**WHAT NEEDS TO BE DONE**
All of the data must be printed exactly; please include every line.

• • •

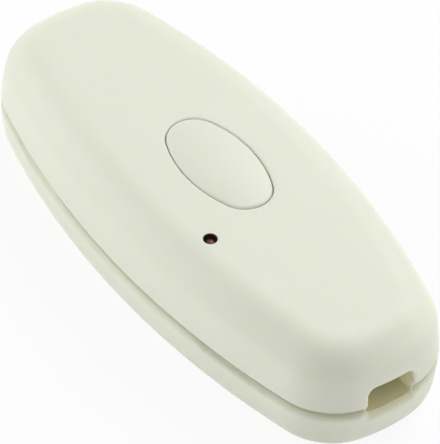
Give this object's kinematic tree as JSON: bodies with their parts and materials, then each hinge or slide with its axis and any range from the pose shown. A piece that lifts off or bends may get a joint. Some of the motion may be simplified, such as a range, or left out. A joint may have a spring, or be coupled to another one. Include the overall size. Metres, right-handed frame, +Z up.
{
  "type": "inline cord dimmer",
  "caption": "Hand-held inline lamp-cord dimmer: pillow-shaped two-shell housing with a domed oval push button, a pilot lamp behind a pinhole and a cord entry in each end.",
  "frame": {"origin": "middle of the flat base, under the centre of the push button", "axes": "+X along the cord towards the front entry, +Z up through the push button, the pilot lamp is on the -Y side of the button"},
  "size_m": [0.0994, 0.041, 0.024],
  "materials": {
    "ivory_plastic": "fine matte moulded ABS, warm greenish ivory",
    "button_plastic": "matte moulded ABS, same ivory as the shells",
    "zinc_steel": "zinc-plated steel",
    "clamp_plastic": "moulded nylon",
    "spring_steel": "drawn spring steel wire",
    "switch_plastic": "black moulded nylon",
    "plunger_plastic": "white moulded nylon",
    "tinned_metal": "tinned copper",
    "red_lens": "tinted red epoxy lens",
    "spacer_plastic": "black nylon",
    "board_laminate": "glass-epoxy laminate, green solder resist",
    "terminal_plastic": "green moulded nylon",
    "cage_brass": "plated brass",
    "sink_aluminium": "mill-finish aluminium strip",
    "tab_metal": "tinned copper alloy",
    "black_epoxy": "moulded black epoxy",
    "ferrite": "sintered ferrite",
    "copper_winding": "enamelled copper wire",
    "capacitor_case": "yellow flame-retardant case",
    "varistor_coating": "blue dipped epoxy",
    "can_sleeve": "dark shrink sleeve over an aluminium can",
    "resistor_coating": "tan lacquer",
    "fuse_ceramic": "ceramic body with end caps"
  },
  "bodies": {
    "housing": {"upper_shell": "ivory_plastic", "lower_shell": "ivory_plastic", "housing_screws": "zinc_steel", "cord_clamp_front": "clamp_plastic", "cord_clamp_rear": "clamp_plastic", "clamp_screws": "zinc_steel", "button_spring": "spring_steel", "switch_body": "switch_plastic", "switch_legs": "tinned_metal", "indicator_lamp": "red_lens", "lamp_spacer": "spacer_plastic", "circuit_board": "board_laminate", "output_terminal": "terminal_plastic", "input_terminal": "terminal_plastic", "terminal_cages": "cage_brass", "terminal_screws": "zinc_steel", "heat_sink": "sink_aluminium", "triac_tab": "tab_metal", "triac_body": "black_epoxy", "triac_leads": "tinned_metal", "triac_screw": "zinc_steel", "triac_nut": "zinc_steel", "choke_core": "ferrite", "choke_winding": "copper_winding", "film_capacitor": "capacitor_case", "varistor": "varistor_coating", "can_capacitor": "can_sleeve", "radial_leads": "tinned_metal", "control_chip": "black_epoxy", "chip_legs": "tinned_metal", "resistors": "resistor_coating", "diodes": "black_epoxy", "fuse": "fuse_ceramic", "axial_leads": "tinned_metal"},
    "button": {"push_button": "button_plastic"},
    "plunger": {"switch_plunger": "plunger_plastic"}
  },
  "joints": [
    {"name": "button_press", "type": "slide", "parent": "housing", "child": "button", "axis": [0, 0, -1], "range_m": [0, 0.001], "stiffness_N_per_m": 300, "springref_m": -0.002, "deforming": ["button_spring"]},
    {"name": "plunger_press", "type": "slide", "parent": "housing", "child": "plunger", "axis": [0, 0, -1], "range_m": [0, 0.001]}
  ],
  "couplings": [
    {"joint": "plunger_press", "follows": "button_press", "ratio": 1}
  ]
}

• • •

**SOLVED PROBLEM**
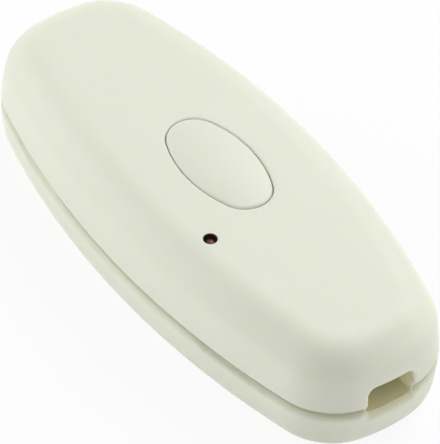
Give this object's kinematic tree as JSON: bodies with their parts and materials, then each hinge or slide with its axis and any range from the pose shown. A piece that lifts off or bends may get a joint. Some of the motion may be simplified, such as a range, or left out. A joint may have a spring, or be coupled to another one. Include the overall size. Metres, right-handed frame, +Z up.
{
  "type": "inline cord dimmer",
  "caption": "Hand-held inline lamp-cord dimmer: pillow-shaped two-shell housing with a domed oval push button, a pilot lamp behind a pinhole and a cord entry in each end.",
  "frame": {"origin": "middle of the flat base, under the centre of the push button", "axes": "+X along the cord towards the front entry, +Z up through the push button, the pilot lamp is on the -Y side of the button"},
  "size_m": [0.0994, 0.041, 0.024],
  "materials": {
    "ivory_plastic": "fine matte moulded ABS, warm greenish ivory",
    "button_plastic": "matte moulded ABS, same ivory as the shells",
    "zinc_steel": "zinc-plated steel",
    "clamp_plastic": "moulded nylon",
    "spring_steel": "drawn spring steel wire",
    "switch_plastic": "black moulded nylon",
    "plunger_plastic": "white moulded nylon",
    "tinned_metal": "tinned copper",
    "red_lens": "tinted red epoxy lens",
    "spacer_plastic": "black nylon",
    "board_laminate": "glass-epoxy laminate, green solder resist",
    "terminal_plastic": "green moulded nylon",
    "cage_brass": "plated brass",
    "sink_aluminium": "mill-finish aluminium strip",
    "tab_metal": "tinned copper alloy",
    "black_epoxy": "moulded black epoxy",
    "ferrite": "sintered ferrite",
    "copper_winding": "enamelled copper wire",
    "capacitor_case": "yellow flame-retardant case",
    "varistor_coating": "blue dipped epoxy",
    "can_sleeve": "dark shrink sleeve over an aluminium can",
    "resistor_coating": "tan lacquer",
    "fuse_ceramic": "ceramic body with end caps"
  },
  "bodies": {
    "housing": {"upper_shell": "ivory_plastic", "lower_shell": "ivory_plastic", "housing_screws": "zinc_steel", "cord_clamp_front": "clamp_plastic", "cord_clamp_rear": "clamp_plastic", "clamp_screws": "zinc_steel", "button_spring": "spring_steel", "switch_body": "switch_plastic", "switch_legs": "tinned_metal", "indicator_lamp": "red_lens", "lamp_spacer": "spacer_plastic", "circuit_board": "board_laminate", "output_terminal": "terminal_plastic", "input_terminal": "terminal_plastic", "terminal_cages": "cage_brass", "terminal_screws": "zinc_steel", "heat_sink": "sink_aluminium", "triac_tab": "tab_metal", "triac_body": "black_epoxy", "triac_leads": "tinned_metal", "triac_screw": "zinc_steel", "triac_nut": "zinc_steel", "choke_core": "ferrite", "choke_winding": "copper_winding", "film_capacitor": "capacitor_case", "varistor": "varistor_coating", "can_capacitor": "can_sleeve", "radial_leads": "tinned_metal", "control_chip": "black_epoxy", "chip_legs": "tinned_metal", "resistors": "resistor_coating", "diodes": "black_epoxy", "fuse": "fuse_ceramic", "axial_leads": "tinned_metal"},
    "button": {"push_button": "button_plastic"},
    "plunger": {"switch_plunger": "plunger_plastic"}
  },
  "joints": [
    {"name": "button_press", "type": "slide", "parent": "housing", "child": "button", "axis": [0, 0, -1], "range_m": [0, 0.001], "stiffness_N_per_m": 300, "springref_m": -0.002, "deforming": ["button_spring"]},
    {"name": "plunger_press", "type": "slide", "parent": "housing", "child": "plunger", "axis": [0, 0, -1], "range_m": [0, 0.001]}
  ],
  "couplings": [
    {"joint": "plunger_press", "follows": "button_press", "ratio": 1}
  ]
}